┌─ DATA SHOWN

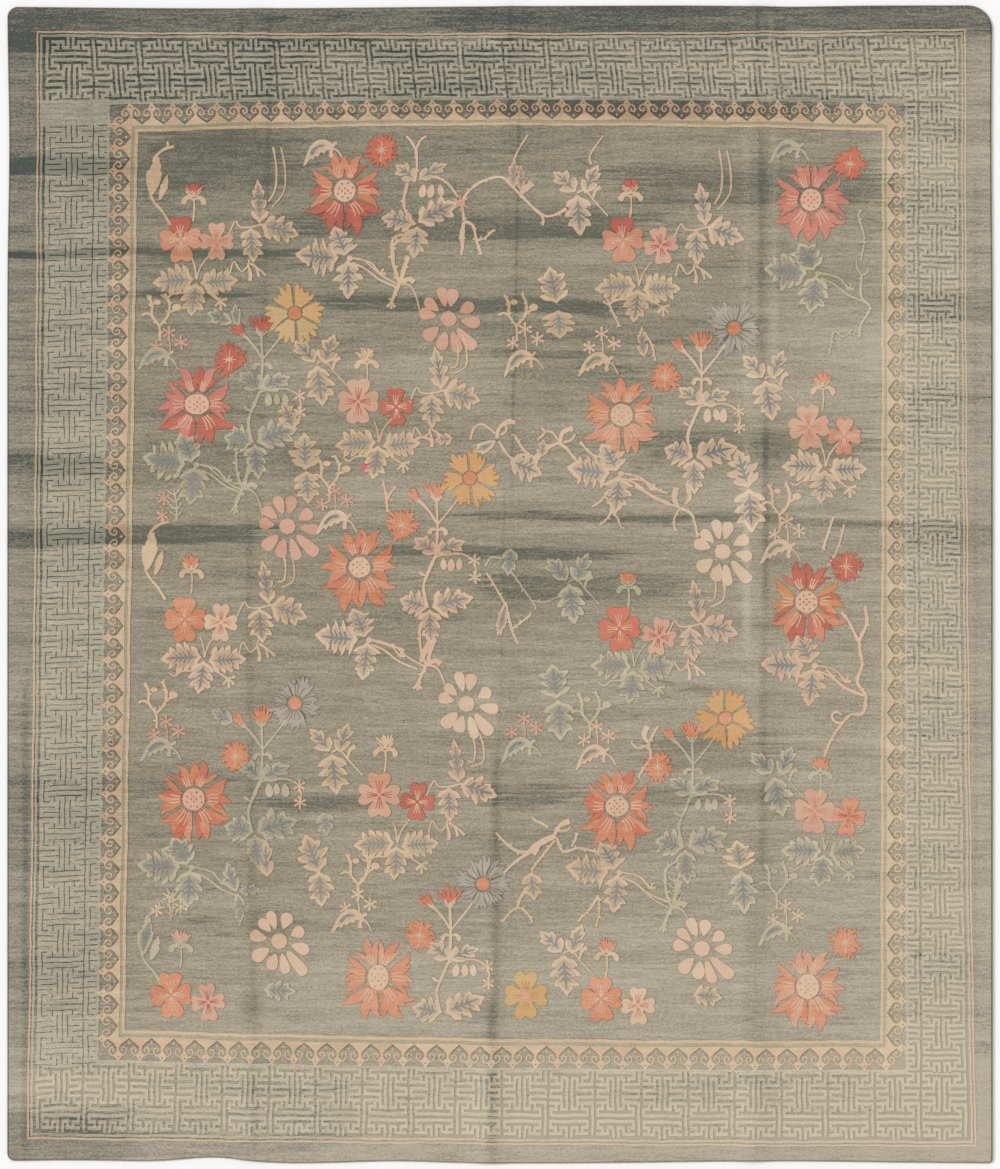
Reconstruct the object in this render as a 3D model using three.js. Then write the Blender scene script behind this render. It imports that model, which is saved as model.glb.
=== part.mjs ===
// A hand-knotted wool carpet lying flat on the floor, in millimetres: +X across it, +Y along it, +Z up.
// Ground and pile are one slab, which three old fold creases lift off the floor. Round the slab runs an
// overcast edge of whipped yarn, in four strips: one for each side, the end strips turning the corners.
// The origin is under the middle of the carpet, on the floor.

import * as THREE from 'three';
import { mergeVertices } from 'three/addons/utils/BufferGeometryUtils.js';

const CARPET_WIDTH = 3055;
const CARPET_LENGTH = 3590;
const FOUNDATION_THICKNESS = 3.5;
const PILE_HEIGHT = 7.5;

const OVERCAST_WIDTH = 6;
const OVERCAST_HEIGHT = 8;
const SEAM_GAP = 0.3;

// Radii of the slab's corners. The carpet was never cut square, so no two are alike.
const CORNER_RADII = { topLeft: 28, topRight: 70, bottomLeft: 20, bottomRight: 9 };

// Where an edge draws in from the straight: its place along the edge, its spread and its depth.
const EDGE_DIPS = [
  { edge: 'top', at: -850, spread: 760, depth: 9 },
  { edge: 'top', at: 900, spread: 170, depth: 4 },
  { edge: 'bottom', at: -1340, spread: 330, depth: 10 },
  { edge: 'bottom', at: -890, spread: 130, depth: 17 },
  { edge: 'bottom', at: -330, spread: 180, depth: 7 },
  { edge: 'bottom', at: 850, spread: 430, depth: 7 },
  { edge: 'left', at: 1360, spread: 280, depth: 6 },
  { edge: 'right', at: 1400, spread: 380, depth: 4 },
];

// The creases left by folding the carpet into four panels, from left to right. Each has its place across
// the carpet and its height at the bottom end, the middle and the top end, and its spread to each side.
const CREASES = [
  { across: { bottom: -783, middle: -787, top: -741 }, height: { bottom: 5, middle: 4, top: 5 }, spread: 44 },
  { across: { bottom: -34, middle: 10, top: 34 }, height: { bottom: 7, middle: 5, top: 5 }, spread: 48 },
  { across: { bottom: 782, middle: 812, top: 806 }, height: { bottom: 8, middle: 10, top: 8 }, spread: 52 },
];
const CREASE_REACH = 115;
const FLOOR_CONTACT_RISE = 0.3;

// The slab's grid: cells from rail to rail across the carpet, and rows between the two end corners.
const CELLS_PER_RUN = 3;
const ROWS_BETWEEN_CORNERS = 36;

const SLAB_WIDTH = CARPET_WIDTH - 2 * (OVERCAST_WIDTH + SEAM_GAP);
const SLAB_LENGTH = CARPET_LENGTH - 2 * (OVERCAST_WIDTH + SEAM_GAP);
const SLAB_THICKNESS = FOUNDATION_THICKNESS + PILE_HEIGHT;

const { lerp } = THREE.MathUtils;

// A value that runs smoothly through its bottom, middle and top figures along the carpet.
function alongCarpet(figures, y) {
  const t = (2 * y) / CARPET_LENGTH;
  const tilt = (figures.top - figures.bottom) / 2;
  const bow = (figures.top + figures.bottom) / 2 - figures.middle;
  return figures.middle + tilt * t + bow * t * t;
}

// How far the underside stands off the floor: nothing in the panels, and the crease's height along a crease.
function rise(x, y) {
  let height = 0;
  for (const crease of CREASES) {
    const across = (x - alongCarpet(crease.across, y)) / crease.spread;
    height += alongCarpet(crease.height, y) * Math.exp(-across * across);
  }
  return Math.max(0, height - FLOOR_CONTACT_RISE);
}

function edgeDip(edge, at) {
  let depth = 0;
  for (const dip of EDGE_DIPS) {
    const along = (at - dip.at) / dip.spread;
    if (dip.edge === edge) depth += dip.depth * Math.exp(-along * along);
  }
  return depth;
}

// Draws a point of the straight-edged plan in by the dips of the two edges that it lies towards.
function drawnIn(x, y) {
  const dipAcross = edgeDip(x < 0 ? 'left' : 'right', y);
  const dipAlong = edgeDip(y < 0 ? 'bottom' : 'top', x);
  return {
    x: x * (1 - (2 * dipAcross) / SLAB_WIDTH),
    y: y * (1 - (2 * dipAlong) / SLAB_LENGTH),
  };
}

// Splits each run between neighbouring rails into equal cells.
function splitRuns(rails, cellsOfRun) {
  const lines = [rails[0]];
  for (let run = 1; run < rails.length; run += 1) {
    const cells = cellsOfRun(run);
    for (let cell = 1; cell <= cells; cell += 1) {
      lines.push(lerp(rails[run - 1], rails[run], cell / cells));
    }
  }
  return lines;
}

// The column lines' places across the carpet at height y: they follow the corners and the creases.
function columnsAt(y) {
  const t = y / SLAB_LENGTH + 0.5;
  const rails = [-SLAB_WIDTH / 2, -SLAB_WIDTH / 2 + lerp(CORNER_RADII.bottomLeft, CORNER_RADII.topLeft, t)];
  for (const crease of CREASES) {
    const middle = alongCarpet(crease.across, y);
    rails.push(middle - CREASE_REACH, middle, middle + CREASE_REACH);
  }
  rails.push(SLAB_WIDTH / 2 - lerp(CORNER_RADII.bottomRight, CORNER_RADII.topRight, t), SLAB_WIDTH / 2);
  return splitRuns(rails, () => CELLS_PER_RUN);
}

// The row lines' places along the carpet at x.
function rowsAt(x) {
  const t = x / SLAB_WIDTH + 0.5;
  const rails = [
    -SLAB_LENGTH / 2,
    -SLAB_LENGTH / 2 + lerp(CORNER_RADII.bottomLeft, CORNER_RADII.bottomRight, t),
    SLAB_LENGTH / 2 - lerp(CORNER_RADII.topLeft, CORNER_RADII.topRight, t),
    SLAB_LENGTH / 2,
  ];
  return splitRuns(rails, (run) => (run === 2 ? ROWS_BETWEEN_CORNERS : CELLS_PER_RUN));
}

const COLUMN_COUNT = columnsAt(0).length;
const ROW_COUNT = rowsAt(0).length;

// The part of its corner that a grid line has turned: from 0 to 1 at the outline, signed by the side it is on.
function cornerTurn(line, lineCount) {
  const low = Math.max(0, 1 - line / CELLS_PER_RUN);
  const high = Math.max(0, 1 - (lineCount - 1 - line) / CELLS_PER_RUN);
  return high - low;
}

function cornerRadius(across, along) {
  const end = along < 0 ? 'bottom' : 'top';
  return CORNER_RADII[end + (across < 0 ? 'Left' : 'Right')];
}

// A grid crossing's place in plan, with the square corner blocks pressed into quarter discs. The outward
// direction there is square to the edge, or along the corner's radius.
function planPoint(column, row) {
  const a = cornerTurn(column, COLUMN_COUNT);
  const b = cornerTurn(row, ROW_COUNT);
  const outward = new THREE.Vector2(a * Math.sqrt(1 - (b * b) / 2), b * Math.sqrt(1 - (a * a) / 2));
  let x = columnsAt(rowsAt(0)[row])[column];
  let y = rowsAt(x)[row];
  if (a !== 0 && b !== 0) {
    const radius = cornerRadius(a, b);
    x = Math.sign(a) * (SLAB_WIDTH / 2 - radius) + radius * outward.x;
    y = Math.sign(b) * (SLAB_LENGTH / 2 - radius) + radius * outward.y;
  }
  return { ...drawnIn(x, y), outward: outward.normalize() };
}

// Gives each vertex of a stock shape its real place, and joins the vertices that then meet.
function reshape(geometry, placeOf) {
  geometry.deleteAttribute('normal');
  geometry.deleteAttribute('uv');
  const position = geometry.attributes.position;
  const vertex = new THREE.Vector3();
  for (let index = 0; index < position.count; index += 1) {
    vertex.fromBufferAttribute(position, index);
    position.setXYZ(index, ...placeOf(vertex));
  }
  const joined = mergeVertices(geometry, 0.001);
  joined.computeVertexNormals();
  return joined;
}

// Ground and pile: a block of one cell for each grid crossing, spread over the plan and laid on the rise.
function carpetSlab() {
  const columns = COLUMN_COUNT - 1;
  const rows = ROW_COUNT - 1;
  const block = new THREE.BoxGeometry(columns, rows, 1, columns, rows, 1);
  return reshape(block, (vertex) => {
    const plan = planPoint(Math.round(vertex.x + columns / 2), Math.round(vertex.y + rows / 2));
    const layer = vertex.z < 0 ? 0 : SLAB_THICKNESS;
    return [plan.x, plan.y, rise(plan.x, plan.y) + layer];
  });
}

// The grid crossings on one side of the outline, counter-clockwise. The end strips turn the corners, and
// the side strips run between them.
function outlineCrossings(side) {
  const lastColumn = COLUMN_COUNT - 1;
  const lastRow = ROW_COUNT - 1;
  const turn = CELLS_PER_RUN;
  const crossings = [];
  if (side === 'left' || side === 'right') {
    for (let row = turn; row <= lastRow - turn; row += 1) crossings.push([side === 'left' ? 0 : lastColumn, row]);
    return side === 'right' ? crossings : crossings.reverse();
  }
  const endRow = side === 'top' ? lastRow : 0;
  const rowInFrom = (steps) => Math.abs(endRow - steps);
  for (let step = turn; step > 0; step -= 1) crossings.push([0, rowInFrom(step)]);
  for (let column = 0; column <= lastColumn; column += 1) crossings.push([column, endRow]);
  for (let step = 1; step <= turn; step += 1) crossings.push([lastColumn, rowInFrom(step)]);
  return side === 'bottom' ? crossings : crossings.reverse();
}

// A strip of overcast yarn: a round bundle pressed flat under the carpet's edge, swept along one side.
function overcastStrip(side) {
  const stations = outlineCrossings(side).map(([column, row]) => planPoint(column, row));
  const trim = SEAM_GAP / 2;
  const shiftTowards = (end, next) => {
    const step = new THREE.Vector2(next.x - end.x, next.y - end.y).setLength(trim);
    return { ...end, x: end.x + step.x, y: end.y + step.y };
  };
  const last = stations.length - 1;
  stations[0] = shiftTowards(stations[0], stations[1]);
  stations[last] = shiftTowards(stations[last], stations[last - 1]);

  const sides = 6;
  const flatBottom = Math.PI / sides;
  const bundle = new THREE.CylinderGeometry(1, 1, last, sides, last, false, flatBottom);
  return reshape(bundle, (vertex) => {
    const station = stations[Math.round(vertex.y + last / 2)];
    const out = SEAM_GAP + (OVERCAST_WIDTH / 2) * (1 + vertex.x);
    const up = (OVERCAST_HEIGHT / 2) * (1 + vertex.z / Math.cos(flatBottom));
    return [
      station.x + station.outward.x * out,
      station.y + station.outward.y * out,
      up + rise(station.x, station.y),
    ];
  });
}

const woolPile = new THREE.MeshStandardMaterial({ color: 0x7f8a79, roughness: 0.95, metalness: 0 });
const overcastYarn = new THREE.MeshStandardMaterial({ color: 0x5e4a40, roughness: 0.9, metalness: 0 });

function named(name, geometry, material) {
  const mesh = new THREE.Mesh(geometry, material);
  mesh.name = name;
  return mesh;
}

const carpet = new THREE.Group();
carpet.add(named('rug', carpetSlab(), woolPile));
for (const side of ['left', 'right', 'top', 'bottom']) {
  carpet.add(named(`binding_${side}`, overcastStrip(side), overcastYarn));
}

export default carpet;
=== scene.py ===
# A hand-knotted Nepalese carpet laid flat: slate-green wool with abrash, a fret border, a scroll frieze and
# a field of flower sprays whose raised pile is carved round. Plan sizes are in millimetres, and become metres
# as each piece is laid.
import itertools
import math
import random
from collections import namedtuple

import bmesh
import bpy
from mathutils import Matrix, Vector


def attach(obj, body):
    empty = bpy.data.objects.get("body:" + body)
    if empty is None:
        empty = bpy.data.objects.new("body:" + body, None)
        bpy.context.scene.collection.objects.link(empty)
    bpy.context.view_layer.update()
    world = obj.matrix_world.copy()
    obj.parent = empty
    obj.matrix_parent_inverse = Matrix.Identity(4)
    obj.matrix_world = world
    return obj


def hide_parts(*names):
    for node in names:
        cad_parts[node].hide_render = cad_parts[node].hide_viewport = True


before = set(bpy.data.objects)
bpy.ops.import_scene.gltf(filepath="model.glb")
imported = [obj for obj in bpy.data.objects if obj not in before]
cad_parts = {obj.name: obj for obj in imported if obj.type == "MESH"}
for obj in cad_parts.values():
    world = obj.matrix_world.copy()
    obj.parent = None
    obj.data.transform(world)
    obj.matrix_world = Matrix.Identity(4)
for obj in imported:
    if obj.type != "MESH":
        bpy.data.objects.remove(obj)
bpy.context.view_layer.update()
MM = 0.001


# ---- Camera, light and floor ------------------------------------------------------------------------------
# The carpet is looked at from straight above, on a plain pale floor. A wide sun from the left and a pale sky
# show the creases and the carved pile.
CAMERA_HEIGHT = 10.0
SEEN_LENGTH = 3.624
SENSOR = 36.0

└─

_WHAT IS REQUIRED_.
Without changing anything, quote the lines from the top of the data to the line that contains "20, bottomRight: 9", including that line.

_ANSWER TO THE PROBLEM_.
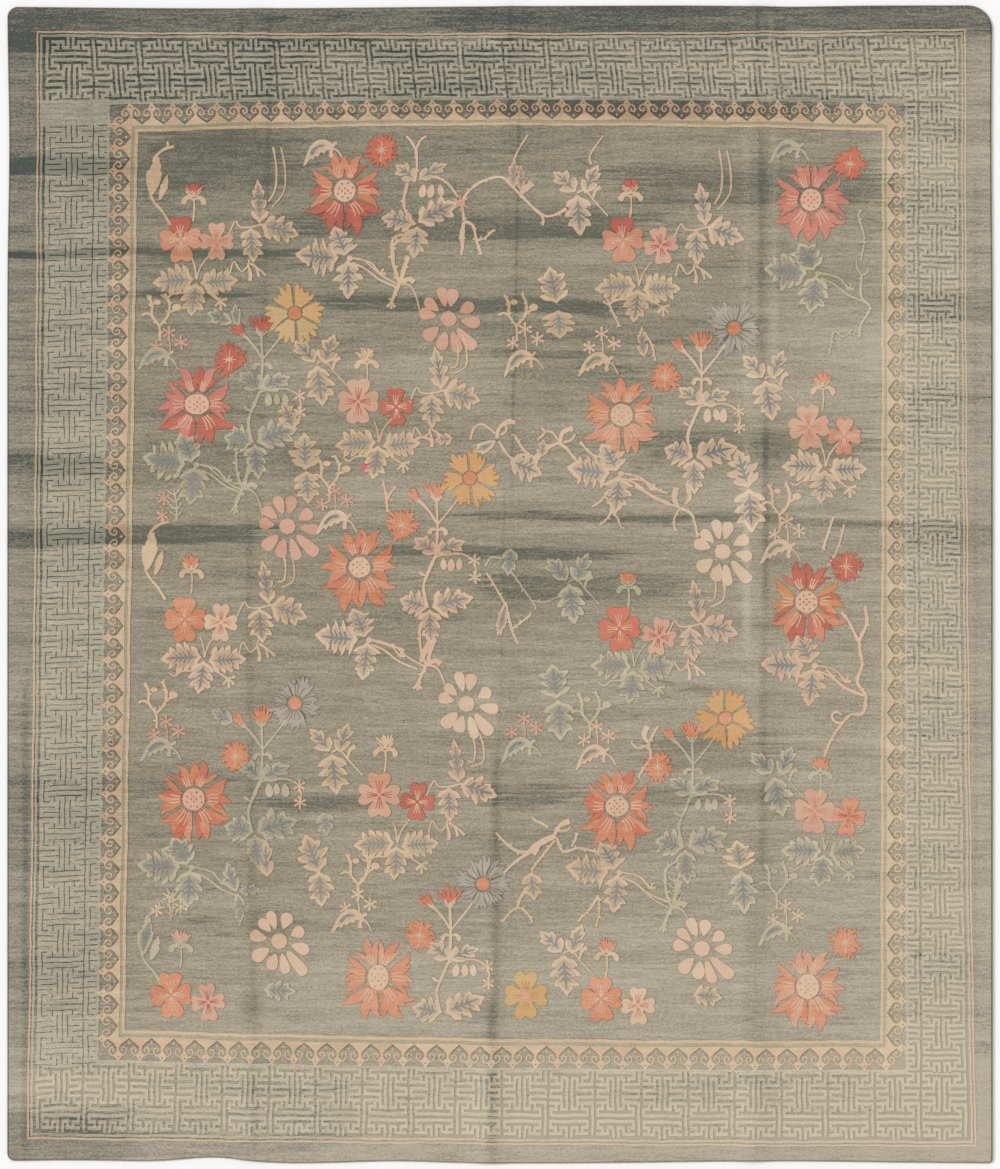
Reconstruct the object in this render as a 3D model using three.js. Then write the Blender scene script behind this render. It imports that model, which is saved as model.glb.
=== part.mjs ===
// A hand-knotted wool carpet lying flat on the floor, in millimetres: +X across it, +Y along it, +Z up.
// Ground and pile are one slab, which three old fold creases lift off the floor. Round the slab runs an
// overcast edge of whipped yarn, in four strips: one for each side, the end strips turning the corners.
// The origin is under the middle of the carpet, on the floor.

import * as THREE from 'three';
import { mergeVertices } from 'three/addons/utils/BufferGeometryUtils.js';

const CARPET_WIDTH = 3055;
const CARPET_LENGTH = 3590;
const FOUNDATION_THICKNESS = 3.5;
const PILE_HEIGHT = 7.5;

const OVERCAST_WIDTH = 6;
const OVERCAST_HEIGHT = 8;
const SEAM_GAP = 0.3;

// Radii of the slab's corners. The carpet was never cut square, so no two are alike.
const CORNER_RADII = { topLeft: 28, topRight: 70, bottomLeft: 20, bottomRight: 9 };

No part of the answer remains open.